The downtime for CA1 proceeds as expected, with 90% of reporting up. The remaining 10% are being monitored for completion.

Clients on US3 have begun their downtime window. We will continue to monitor this process throughout the action.
Posted Oct 07, 2024 - 11:30 EDT

Update

We’re experiencing disruption with several tenants on clusters CA1 and US3. Sites are unavailable. We will continue to provide updates as they become available.

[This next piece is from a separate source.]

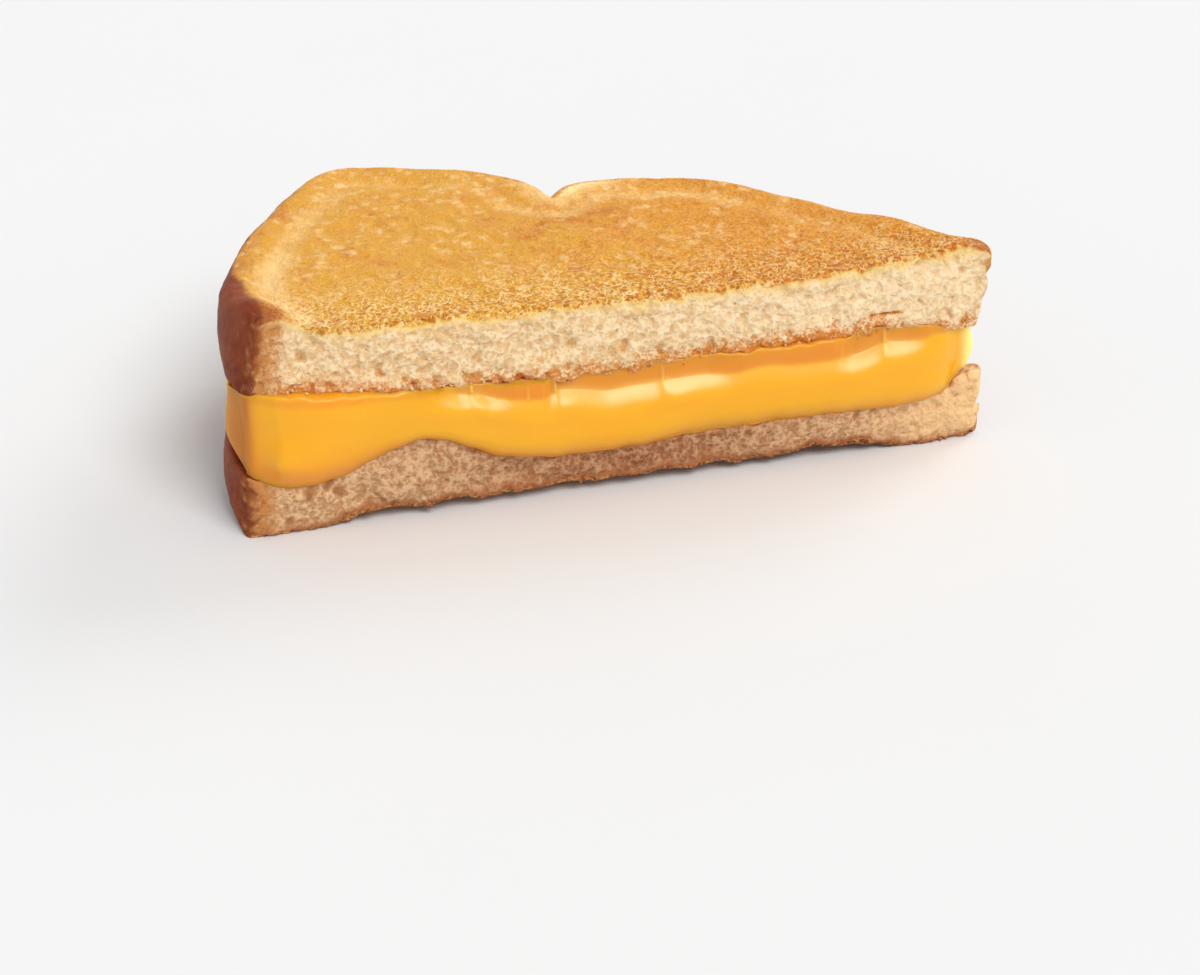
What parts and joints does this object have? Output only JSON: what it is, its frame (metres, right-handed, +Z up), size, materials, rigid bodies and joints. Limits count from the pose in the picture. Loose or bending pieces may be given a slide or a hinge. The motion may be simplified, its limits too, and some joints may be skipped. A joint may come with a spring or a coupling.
{
  "type": "grilled cheese sandwich",
  "caption": "Half of a grilled cheese sandwich cut corner to corner, with a thick layer of melted cheese bulging from the cut between fried bread slices.",
  "frame": {"origin": "on the surface it rests on, under the middle of its bounding box", "axes": "+X along the cut towards the sharp corner, -Y out of the cut face, +Z up"},
  "size_m": [0.1374, 0.0732, 0.0393],
  "materials": {
    "upper_bread": "golden fried bread, granular and matt",
    "cheese": "melted cheese, soft gloss",
    "lower_bread": "bread crumb with a browned underside, matt"
  },
  "bodies": {
    "root": {"upper_slice": "upper_bread", "cheese": "cheese", "lower_slice": "lower_bread"}
  },
  "joints": []
}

Auvik is required to restart all tenants on the US3 cluster at 15:30 UTC (11:30 EDT), a delay from the 14:50 UTC restart post. This will create a maintenance window of up to 1.5 hours, with most sites recovering before that.
Posted Oct 07, 2024 - 10:50 EDT

Update

We’re experiencing disruption with several tenants on clusters CA1 and US3. Sites are unavailable. We will continue to provide updates as they become available.

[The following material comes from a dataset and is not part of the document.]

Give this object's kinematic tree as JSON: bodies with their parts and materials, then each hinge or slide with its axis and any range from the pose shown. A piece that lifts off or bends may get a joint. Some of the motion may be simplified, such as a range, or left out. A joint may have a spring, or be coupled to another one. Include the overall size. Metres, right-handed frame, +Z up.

Auvik has begun restarting the CA1 cluster. This will take up to 1.5 hours, but most sites will recover before that.
Posted Oct 07, 2024 - 10:42 EDT

Update

We’re experiencing disruption with several tenants on clusters CA1 and US3. Sites are unavailable. We will continue to provide updates as they become available.

Auvik is required to restart all tenants on the US3 cluster at 14:50 UTC (10:50 EDT). This will create a maintenance window of up to 1.5 hours, with most sites recovering before that.
Posted Oct 07, 2024 - 10:25 EDT

Identified

We’re experiencing disruption with several tenants on clusters CA1 and US3. Sites are unavailable. We will continue to provide updates as they become available.

Auvik is required to restart all tenants on the CA1 cluster at 14:35 UTC (10:35 EDT). This will create a maintenance window of up to 1.5 hours, with most sites recovering before that.
Posted Oct 07, 2024 - 10:24 EDT

Investigating

We’re experiencing disruption with several tenants on clusters CA1 and US3. Sites are unavailable. We will continue to provide updates as they become available.
Posted Oct 07, 2024 - 10:10 EDT
This incident affected: Network Mgmt (us3.my.auvik.com, ca1.my.auvik.com).